These days i am working a lot. Not accomplishing much, but sitting on the system for long at least. The office starts at 10 and i sleep at 2. I started working on the go broker. Its really frustrating and takes a lot of my time in doing tiny things. But i am hopeful. I know that its difficult, but in the process, I'll learn so much.

I made a couple more projects.

Wrote a Cordova plugin, a homebridge plugin, made the madlebrotset illustration, completed the hindi language thing also... (i dont know if i told you these things already...). Taking the deep learning course also, wrote some of my first neural network models.

And yesterday we did the apple home kit integration with homebridge. I think this will be good.... Today i am giving an algorithm test, but I haven't studied anything.. I have been postponing it for days.. But then today i read a quote from ted Mosby.. Sometimes even when we know how its gonna end, it doesn't mean we can't enjoy the ride...

Tod needs few feature upgrades too... Hoping to do them tmrw... I have so little time and i have to do so much...


I talk to her sometimes, i can't define the feeling, but it feels so great and uplifting. To be honest, i think, still, some of the old nature is in me. I am still not being 100% true, I still imagine our conversations before talking and i am still trying to build my image sometimes. I decided one thing that if I want to be completely honest with her all the time then I won't do or tell anything that is not spontaneous, because if it is spontaneous then there is less chance that i made it up to build my image in front of her. If a thought about how our conversation would go come into my mind, I just won't talk about that...


I am not doing any meditation these days, i am not able to focus recently. But it think i can work on it. 


My tummy is getting bigger everyday 😀, but i saw videos of amir khan and Hrithik Roshan, how even in that age, they just did the workout and took the right meal and had such transformation, Of course, it looked very difficult and demanding that zeal... But at least it's possible.
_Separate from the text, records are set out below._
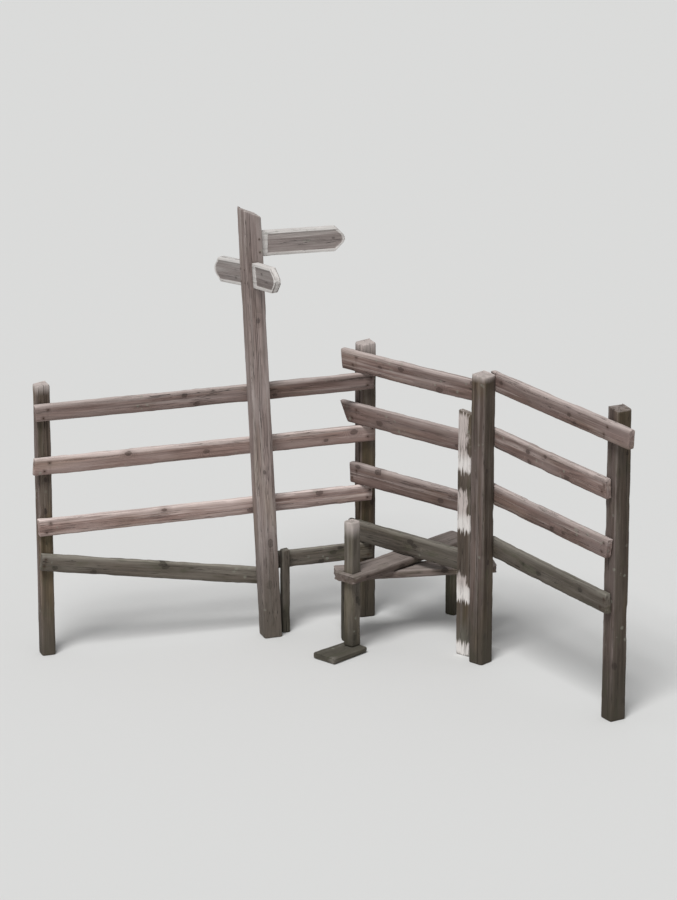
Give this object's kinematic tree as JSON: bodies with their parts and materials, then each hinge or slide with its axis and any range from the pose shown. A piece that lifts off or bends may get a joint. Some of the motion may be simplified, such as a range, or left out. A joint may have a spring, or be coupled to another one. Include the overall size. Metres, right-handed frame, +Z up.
{
  "type": "wooden step stile with fingerpost",
  "caption": "Weathered timber step stile at a fence corner, with crossed step boards, nailed rails on both sides and a footpath fingerpost.",
  "frame": {"origin": "centre of the stile post's flat foot, at the lowest ground", "axes": "+X along the stile rails away from the corner post, -Y the side that the left bay bends to, +Z up"},
  "size_m": [2.876, 1.9911, 2.2454],
  "materials": {
    "post_timber": "weathered, sawn",
    "rail_timber": "weathered, sawn",
    "low_timber": "damp, darkened by algae",
    "pale_timber": "bleached, sawn",
    "step_timber": "worn by boots",
    "sign_timber": "silvered oak"
  },
  "bodies": {
    "root": {"stile_post": "post_timber", "corner_post": "post_timber", "left_post": "post_timber", "end_post": "post_timber", "rail_cleat": "pale_timber", "rail_stake": "low_timber", "left_rail_lower": "rail_timber", "left_rail_middle": "rail_timber", "left_rail_top": "rail_timber", "left_rail_dropped": "low_timber", "left_rail_short": "low_timber", "stile_rail_low": "low_timber", "stile_rail_lower": "rail_timber", "stile_rail_middle": "rail_timber", "stile_rail_top": "rail_timber", "right_rail_low": "low_timber", "right_rail_lower": "rail_timber", "right_rail_middle": "rail_timber", "right_rail_top": "rail_timber", "upper_step": "step_timber", "lower_step": "step_timber", "upper_leg_front": "low_timber", "upper_leg_back": "low_timber", "lower_leg_front": "low_timber", "lower_leg_back": "low_timber", "step_sill": "pale_timber", "fingerpost": "sign_timber", "finger_long": "sign_timber", "finger_left": "sign_timber", "finger_front": "sign_timber"}
  },
  "joints": []
}
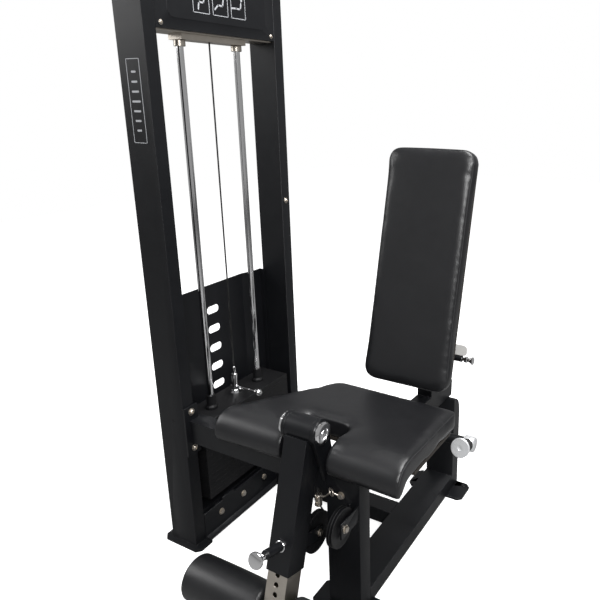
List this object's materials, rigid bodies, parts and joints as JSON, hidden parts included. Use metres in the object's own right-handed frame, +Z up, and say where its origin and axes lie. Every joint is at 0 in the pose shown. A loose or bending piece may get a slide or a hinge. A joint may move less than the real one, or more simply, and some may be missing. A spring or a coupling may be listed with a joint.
{
  "type": "leg extension machine",
  "caption": "Seated leg extension machine: padded seat and back rest beside a tall selectorised weight stack, with a swinging shin-roller lever.",
  "frame": {"origin": "centre of the footprint's bounding box, on the floor", "axes": "+Z up, -Y the way the user faces, +X from the weight tower towards the seat"},
  "size_m": [0.876, 0.9114, 1.78],
  "materials": {
    "powder_coat": "satin black powder coat",
    "zinc_plate": "warm zinc plating",
    "chrome": "polished",
    "stack_iron": "black painted iron",
    "upholstery": "black grained vinyl",
    "rubber": "matt",
    "plastic": "moulded black",
    "cable_jacket": "black jacket over steel rope",
    "plywood": "black stained board",
    "aluminium": "turned"
  },
  "bodies": {
    "frame": {"tower_front_post": "powder_coat", "tower_rear_post": "powder_coat", "tower_head_beam": "powder_coat", "tower_base": "powder_coat", "stack_shroud": "powder_coat", "placard": "powder_coat", "seat_beam": "powder_coat", "seat_front_post": "powder_coat", "seat_base": "powder_coat", "base_bar": "powder_coat", "yoke_left": "powder_coat", "yoke_right": "powder_coat", "handle_bar": "powder_coat", "back_frame": "powder_coat", "rod_beam": "zinc_plate", "index_plate": "zinc_plate", "front_guide_rod": "chrome", "rear_guide_rod": "chrome", "pivot_shaft": "chrome", "pivot_cap": "chrome", "weight_plates_lower": "stack_iron", "weight_plate_1": "stack_iron", "weight_plate_2": "stack_iron", "weight_plate_3": "stack_iron", "weight_plate_4": "stack_iron", "weight_plate_5": "stack_iron", "weight_plate_6": "stack_iron", "seat_cushion": "upholstery", "front_bumper": "rubber", "rear_bumper": "rubber", "handle_grip_left": "rubber", "handle_grip_right": "rubber", "cable_run": "cable_jacket", "drop_cable": "cable_jacket", "lever_cable": "cable_jacket", "seat_board": "plywood", "handle_end_left": "aluminium", "handle_end_right": "aluminium"},
    "stack": {"top_plate": "stack_iron", "front_rod_bushing": "plastic", "rear_rod_bushing": "plastic", "selector_stem": "chrome"},
    "selector": {"selector_pin": "chrome"},
    "top_front_wheel": {"top_pulley_front": "plastic"},
    "top_rear_wheel": {"top_pulley_rear": "plastic"},
    "post_wheel": {"post_pulley": "plastic"},
    "beam_wheel": {"beam_pulley": "plastic"},
    "frame_wheel": {"frame_pulley": "plastic"},
    "lever": {"lever_arm": "powder_coat", "lever_bearing": "aluminium", "lever_pin_housing": "powder_coat"},
    "lever_wheel": {"lever_pulley": "plastic"},
    "lever_pull_pin": {"lever_pin": "chrome"},
    "shin": {"shin_tube": "zinc_plate"},
    "left_roller": {"shin_roller_left": "upholstery"},
    "right_roller": {"shin_roller_right": "upholstery"},
    "back_rest": {"back_slide": "zinc_plate", "back_board": "plywood", "back_pad": "upholstery"},
    "back_pull_pin": {"back_pin": "chrome"}
  },
  "joints": [
    {"name": "lever_pivot", "type": "hinge", "parent": "frame", "child": "lever", "pos_m": [0.122, -0.23832, 0.542], "axis": [-1, 0, 0], "range_deg": [0, 75]},
    {"name": "stack_lift", "type": "slide", "parent": "frame", "child": "stack", "axis": [0, 0, 1], "range_m": [0, 0.21], "deforming": ["drop_cable"]},
    {"name": "selector_pull", "type": "slide", "parent": "stack", "child": "selector", "axis": [1, 0, 0], "range_m": [0, 0.04]},
    {"name": "top_front_spin", "type": "hinge", "parent": "frame", "child": "top_front_wheel", "pos_m": [-0.363, -0.16062, 1.64], "axis": [1, 0, 0], "range_deg": [0, 252]},
    {"name": "top_rear_spin", "type": "hinge", "parent": "frame", "child": "top_rear_wheel", "pos_m": [-0.363, -0.01402, 1.64], "axis": [1, 0, 0], "range_deg": [0, 252]},
    {"name": "post_spin", "type": "hinge", "parent": "frame", "child": "post_wheel", "pos_m": [-0.3563, -0.20832, 0.4287], "axis": [0, -1, 0], "range_deg": [0, 419]},
    {"name": "beam_spin", "type": "hinge", "parent": "frame", "child": "beam_wheel", "pos_m": [0.1073, -0.20832, 0.3713], "axis": [0, 1, 0], "range_deg": [0, 419]},
    {"name": "frame_wheel_spin", "type": "hinge", "parent": "frame", "child": "frame_wheel", "pos_m": [0.252, -0.28332, 0.327], "axis": [-1, 0, 0], "range_deg": [0, 263]},
    {"name": "lever_wheel_spin", "type": "hinge", "parent": "lever", "child": "lever_wheel", "pos_m": [0.136, -0.2269, 0.2304], "axis": [1, 0, 0], "range_deg": [0, 150]},
    {"name": "lever_pin_push", "type": "slide", "parent": "lever", "child": "lever_pull_pin", "axis": [0, 0.9573, -0.289], "range_m": [0, 0.01]},
    {"name": "shin_adjust", "type": "slide", "parent": "lever", "child": "shin", "axis": [0, 0.289, 0.9573], "range_m": [0, 0.075]},
    {"name": "left_roller_spin", "type": "hinge", "parent": "shin", "child": "left_roller", "pos_m": [-0.038, -0.37821, 0.07866], "axis": [1, 0, 0], "continuous": true},
    {"name": "right_roller_spin", "type": "hinge", "parent": "shin", "child": "right_roller", "pos_m": [0.282, -0.37821, 0.07866], "axis": [1, 0, 0], "continuous": true},
    {"name": "back_adjust", "type": "slide", "parent": "frame", "child": "back_rest", "axis": [0, 1, 0], "range_m": [-0.06, 0.03]},
    {"name": "back_pin_push", "type": "slide", "parent": "frame", "child": "back_pull_pin", "axis": [-1, 0, 0], "range_m": [0, 0.008]}
  ],
  "couplings": [
    {"joint": "stack_lift", "follows": "lever_pivot", "m_per_rad": 0.16},
    {"joint": "top_front_spin", "follows": "lever_pivot", "ratio": 3.3543},
    {"joint": "top_rear_spin", "follows": "lever_pivot", "ratio": 3.3543},
    {"joint": "post_spin", "follows": "lever_pivot", "ratio": 5.5749},
    {"joint": "beam_spin", "follows": "lever_pivot", "ratio": 5.5749},
    {"joint": "frame_wheel_spin", "follows": "lever_pivot", "ratio": 3.5011},
    {"joint": "lever_wheel_spin", "follows": "lever_pivot", "ratio": 2}
  ]
}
SO i think after the lockdown, I can join the gym and get this thing right. Honestly, I was about to join cult fit just before the lockdown started..  


Mom and sweety are doing fine. Sweety is watching series full day long... That bothers me a little, as i can't see someone not working...Plus she gives orders to mon, like do this, do that for me, mom have to make pani puri for her while she enjoys her series.. 😀 But i think she'll do fine. Recently she started writing poems and stuff, atleast these series are helping her with learning english... 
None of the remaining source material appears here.